Testing Hypothesis 3: For the purposes of this article, we are only displaying one metric used to test Hypothesis 3: foreground vs. background viewing. There were almost equal amounts of foreground and back-ground viewing in the e-mail method (Figure 4a) while there was more background viewing in the push method (Figure 4b).

Discussion

The primary goal was to capture the actual viewing moment, reduce memory and observer bias and, therefore, improve the validity of the overall survey responses. To this end, it was concluded that the push-notification method was superior to the e-mail method. The push survey was opened closer to the target send time, resulted in viewing proportions that were more similar to the ground truth and curbed an overincidence of the most common, stereotypical or aspirational viewing moments.
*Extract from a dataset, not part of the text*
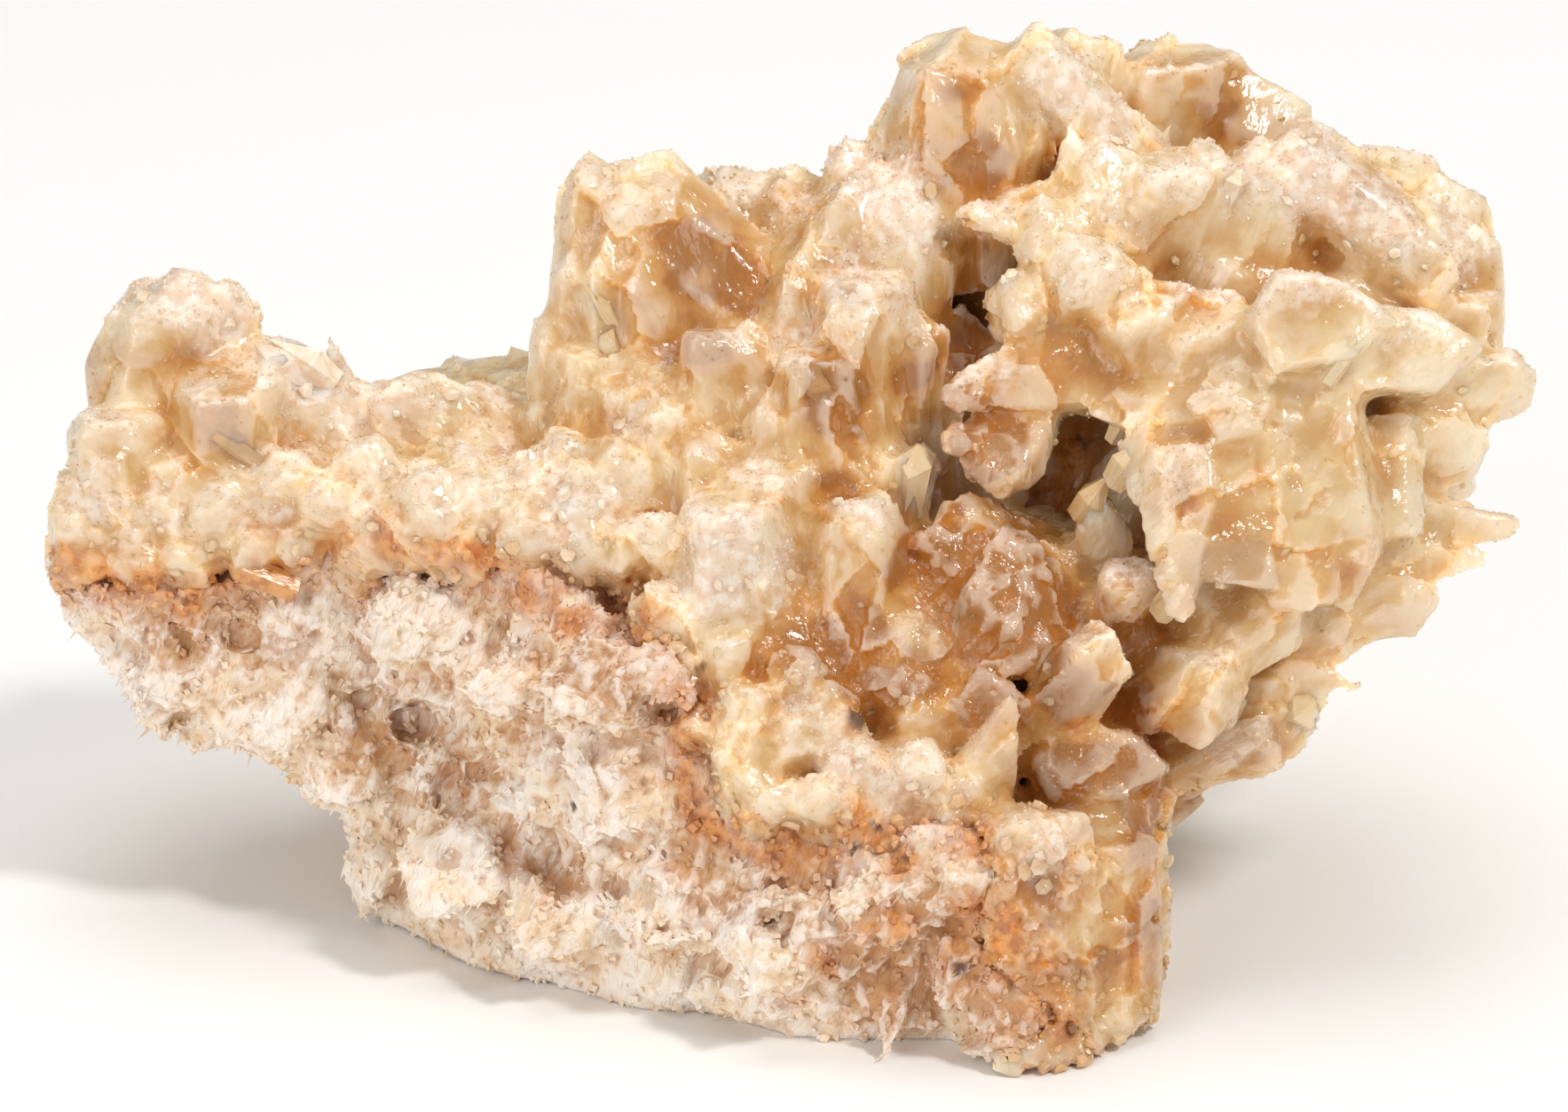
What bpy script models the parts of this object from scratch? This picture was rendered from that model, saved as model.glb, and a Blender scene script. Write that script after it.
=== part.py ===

In addition, the concerns about a sampling from a representative population were alleviated when it was found that the typical weekday view curve (Figure 3) matches internal data on playstarts more so than the e-mail data. Going forward, despite the added time, complexity and costs, it is concluded that a push-notification method would be recommended for any researcher looking to test a number of hypotheses on a massive, national scale where unobtrusive ethnographies might be seen as the gold standard.

In order to determine if a push method might be the best approach for you, ask yourself these questions:

Are the answers to your survey context-dependent or context-agnostic?
Are you trying to capture variables that might change across time of day or location?
Do you believe that the device context might artificially influence responses?
Are you concerned that participants might ignore something they do as “insignificant” or “unimportant” that is actually critical for you to capture (e.g., watching TV at a bar)?
Do you think participants might change their behavior simply because they know you are observing them?

If any of these seem like they might pertain to your research projects, consider moving away from an e-mail survey and toward something with a bit more control, ecological validity and reduced bias.

REFERENCES

Cann, D.R., McRae, K., Katz, A.N. (2011). “False recall in the Deese-Roediger-McDermott paradigm: The roles of gist and associative strength.” Quarterly Journal of Experimental Psychology, 64, 1515-1542.

Crowder, R.G. Principles of Learning and Memory. Hillsdale, N.J.: Lawrence Erlbaum and Associates; 1976.

Roethlisberger, F.J. and Dickson, W.J., Management and the Worker. Cambridge, Mass., Harvard University Press; 1939.